__Written exercise__
In the listing below, identify each line with the word "code" and return those lines.

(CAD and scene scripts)
----

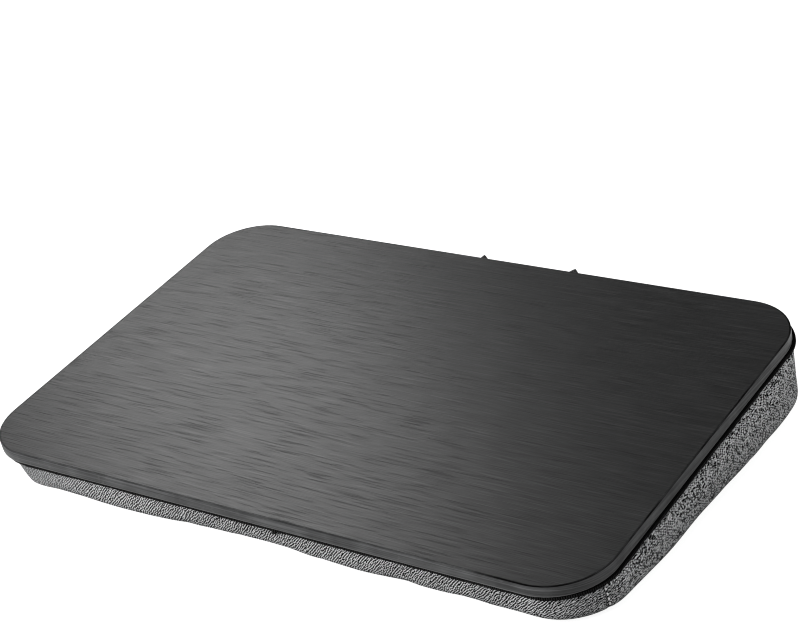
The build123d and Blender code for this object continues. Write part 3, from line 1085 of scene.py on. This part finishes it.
def build_cushion():
    swell = 0.0
    rings, top_count, side_count = cushion_rings(swell)
    verts, faces, uvs, kinds = lattice(rings, top_count, side_count)
    count = len(rings)
    obj = mesh_object("cushion_cover", verts, faces)
    level = np.repeat(np.arange(count), N)
    station = np.tile(np.arange(N), count)
    kind = outline.kind[station]
    x = verts[:, 0]
    z = verts[:, 2]
    pins = np.zeros(len(verts))
    pins[level <= top_count] = 1.0
    pins[level >= top_count + side_count + 5] = 1.0
    zone = (kind == 6) & (np.abs(x) < 0.171) & (z > 0.0055) & (z < 0.0215)
    pins[zone] = 1.0
    before, moved = inflate(obj, pins, 0.0006, 1.5)
    out = before + moved
    # soft unevenness of the bead filling, and small puckers under the seam
    s = outline.s[:-1][station]
    normal = NORMAL[station]
    low = np.zeros(len(out))
    r = np.random.RandomState(3)
    for wave, size in ((3, 0.35), (7, 0.35), (11, 0.3), (19, 0.25), (31, 0.18)):
        low += size * np.sin(2 * np.pi * wave * s / outline.s[-1] + r.rand() * 6.28 + z * 30)
    pucker = np.zeros(len(out))
    for pitch in (0.0123, 0.0171, 0.0237):
        pucker += np.sin(2 * np.pi * s / pitch + r.rand() * 6.28) / 3
    f = np.clip((level - top_count) / (side_count - 1), 0, 1)
    under_seam = np.exp(-(((f - 0.16) / 0.13) ** 2))
    side = (level > top_count) & (level < top_count + side_count)
    hold = np.where(zone, 0.0, 1.0)
    amount = (low * 0.8 * np.sin(np.pi * f) + pucker * 0.45 * under_seam) * side * hold * MM
    out[:, :2] += normal * amount[:, None]
    # seams: the corner seams and back seams pull in, and so does the bottom one
    bottom = top_count + side_count - 2
    for place in seam_stations():
        line = (station == place) & side
        out[line, :2] -= normal[line] * 0.0009
    line = level == bottom
    out[line, :2] -= normal[line] * 0.0007
    line = level == bottom - 1
    out[line, :2] += normal[line] * 0.0002
    # it rests on the ground
    out[:, 2] = np.maximum(out[:, 2], 0.0)
    out[level >= top_count + side_count + 2, 2] = 0.0
    obj.data.vertices.foreach_set("co", out.astype(np.float32).ravel())
    uv = obj.data.uv_layers.new(name="weave")
    flat = np.array([c for face in uvs for c in face], np.float32)
    uv.data.foreach_set("uv", flat.ravel())
    obj.data.materials.append(M_HEATHER)
    obj.data.materials.append(M_LINING)
    obj.data.polygons.foreach_set("material_index", kinds)
    obj.data.update()
    smooth = obj.modifiers.new("smooth", "SUBSURF")
    smooth.levels = smooth.render_levels = 1
    dg = bpy.context.evaluated_depsgraph_get()
    final = bpy.data.meshes.new_from_object(
        obj.evaluated_get(dg), preserve_all_data_layers=True, depsgraph=dg
    )
    obj.modifiers.clear()
    old = obj.data
    obj.data = final
    bpy.data.meshes.remove(old)
    final.name = "cushion_cover"
    return obj


def seam_stations():
    found = []
    for x, y in (
        (-1, -1),
        (1, -1),
    ):
        angle = math.asin((CORNER - 0.026) / CORNER)
        px = CX + x * (HALF_W - CORNER + CORNER * math.cos(angle))
        py = CY + y * (PLAN_D - 0.026)
        found.append(outline.near(px, py))
    for x in (0.165, -0.165):
        found.append(outline.near(x, CY + PLAN_D))
    return found


def cut_zip_slot(obj):
    """Opens the back wall for the zip and folds its edges in."""
    mesh = obj.data
    bm = bmesh.new()
    bm.from_mesh(mesh)
    lo, hi = ZIP_Z - 0.005, ZIP_Z + 0.005
    gone = [
        f
        for f in bm.faces
        if (c := f.calc_center_median()).y > BACK_WALL - 0.0034
        and lo < c.z < hi
        and abs(c.x) < 0.1636
    ]
    bmesh.ops.delete(bm, geom=gone, context="FACES")
    edges = [e for e in bm.edges if e.is_boundary]
    for inward, depth in ((0.00035, 0.00025), (0.00022, 0.0006), (0.0, 0.0021)):
        made = bmesh.ops.extrude_edge_only(bm, edges=edges)["geom"]
        edges = [g for g in made if isinstance(g, bmesh.types.BMEdge)]
        for v in [g for g in made if isinstance(g, bmesh.types.BMVert)]:
            v.co.y -= depth
            if abs(v.co.z - ZIP_Z) > 0.0037:
                v.co.z += inward if v.co.z < ZIP_Z else -inward
            if abs(v.co.x) > 0.163:
                v.co.x += inward if v.co.x < 0 else -inward
    bmesh.ops.recalc_face_normals(bm, faces=bm.faces)
    for f in bm.faces:
        f.smooth = True
    bm.to_mesh(mesh)
    bm.free()
    mesh.update()


cushion = build_cushion()
cut_zip_slot(cushion)
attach(cushion, "tray")
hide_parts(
    "gusset_front",
    "gusset_left",
    "gusset_right",
    "gusset_back_upper",
    "gusset_back_lower",
    "bottom_panel",
    "top_panel",
    "inner_bag",
    "bead_filling",
)

# -------------------------------------------------- the seam's black binding
RIB = 0.00135


def build_binding():
    inset = 0.0019
    a, b, r = HALF_W - inset, HALF_D - inset, CORNER - inset
    per_rib = 6
    length = 4 * (a - r) + 4 * (b - r) + 2 * math.pi * r
    ribs = int(round(length / RIB))
    n = ribs * per_rib
    pitch = length / ribs
    join = board_join_arc(a, b, r)
    profile = []
    hw, hh, er, m = 0.00190, 0.00205, 0.0010, 3
    for cx, cz, start in ((1, 1, 0), (-1, 1, 90), (-1, -1, 180), (1, -1, 270)):
        for q in range(m):
            t = math.radians(start + 90 * q / (m - 1))
            profile.append(
                (cx * (hw - er) + er * math.cos(t), cz * (hh - er) + er * math.sin(t))
            )
    verts, uv_u = [], []
    noise = random.Random(11)
    size = [0.75 + 0.5 * noise.random() for _ in range(ribs)]
    lean = [noise.uniform(-0.12, 0.12) for _ in range(ribs)]
    for k in range(n):
        s = k / n * length
        x, y, nx, ny = round_rect(s, a, b, r)
        rib, phase = divmod(k, per_rib)
        wave = math.sin(math.pi * (phase + 0.5) / per_rib)
        lift = 0.00024 * size[rib] * (wave - 0.35)
        slack = 0.00012 * math.sin(2 * math.pi * s / 0.083) + 0.00008 * math.sin(
            2 * math.pi * s / 0.031 + 1
        )
        near = max(0.0, 1 - (abs(s - join) / 0.0023) ** 2)
        slim = 1 - 0.24 * min(1.0, max(0.0, (nx - 0.3) / 0.6))
        for px, pz in profile:
            o = px + (lift if px > 0 else lift * 0.3) + slack
            z = (pz * (1 + lift / 0.002 * 0.5) - 0.00212) * slim
            if pz < 0:
                z -= near * 0.0016 + slack * 0.6
                o += near * 0.0009
            verts.append(
                board_point(
                    SHIFT_X + x + nx * o + lean[rib] * 0.0006 * pz / hh * -ny,
                    SHIFT_Y + y + ny * o + lean[rib] * 0.0006 * pz / hh * nx,
                    z,
                )
            )
    c = len(profile)
    faces, uvs = [], []
    for k in range(n):
        for q in range(c):
            w = (q + 1) % c
            k2 = (k + 1) % n
            faces.append((k * c + q, k2 * c + q, k2 * c + w, k * c + w))
            u0, u1 = k / per_rib, (k + 1) / per_rib
            uvs.append(((u0, q), (u1, q), (u1, q + 1), (u0, q + 1)))
    obj = mesh_object("seam_binding", verts, faces)
    layer = obj.data.uv_layers.new(name="wrap")
    layer.data.foreach_set("uv", np.array(uvs, np.float32).ravel())
    obj.data.polygons.foreach_set("use_smooth", [True] * len(faces))
    fix_normals(obj)
    assign(obj, M_BINDING)
    return obj


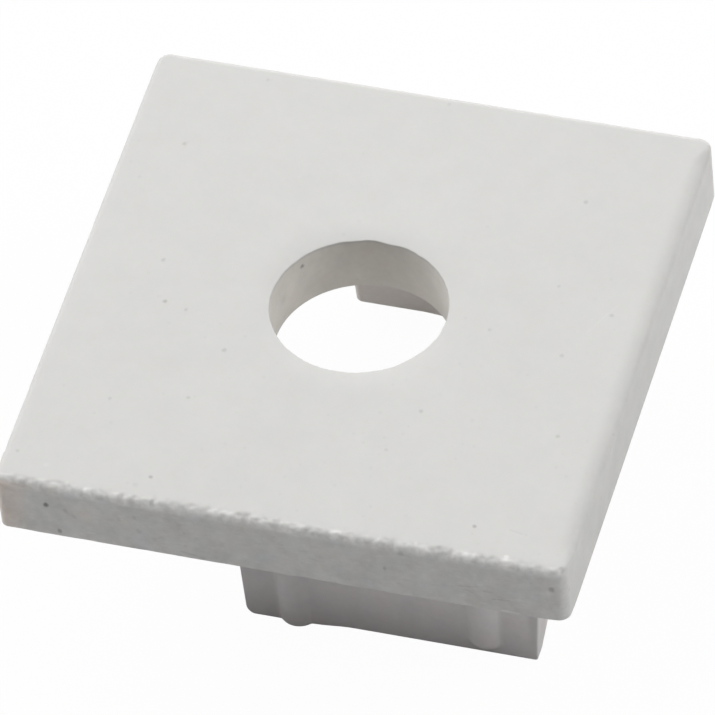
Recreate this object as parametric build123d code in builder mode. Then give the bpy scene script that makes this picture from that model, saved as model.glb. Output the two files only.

----

__Response__
The build123d and Blender code for this object continues. Write part 3, from line 1085 of scene.py on. This part finishes it.
Recreate this object as parametric build123d code in builder mode. Then give the bpy scene script that makes this picture from that model, saved as model.glb. Output the two files only.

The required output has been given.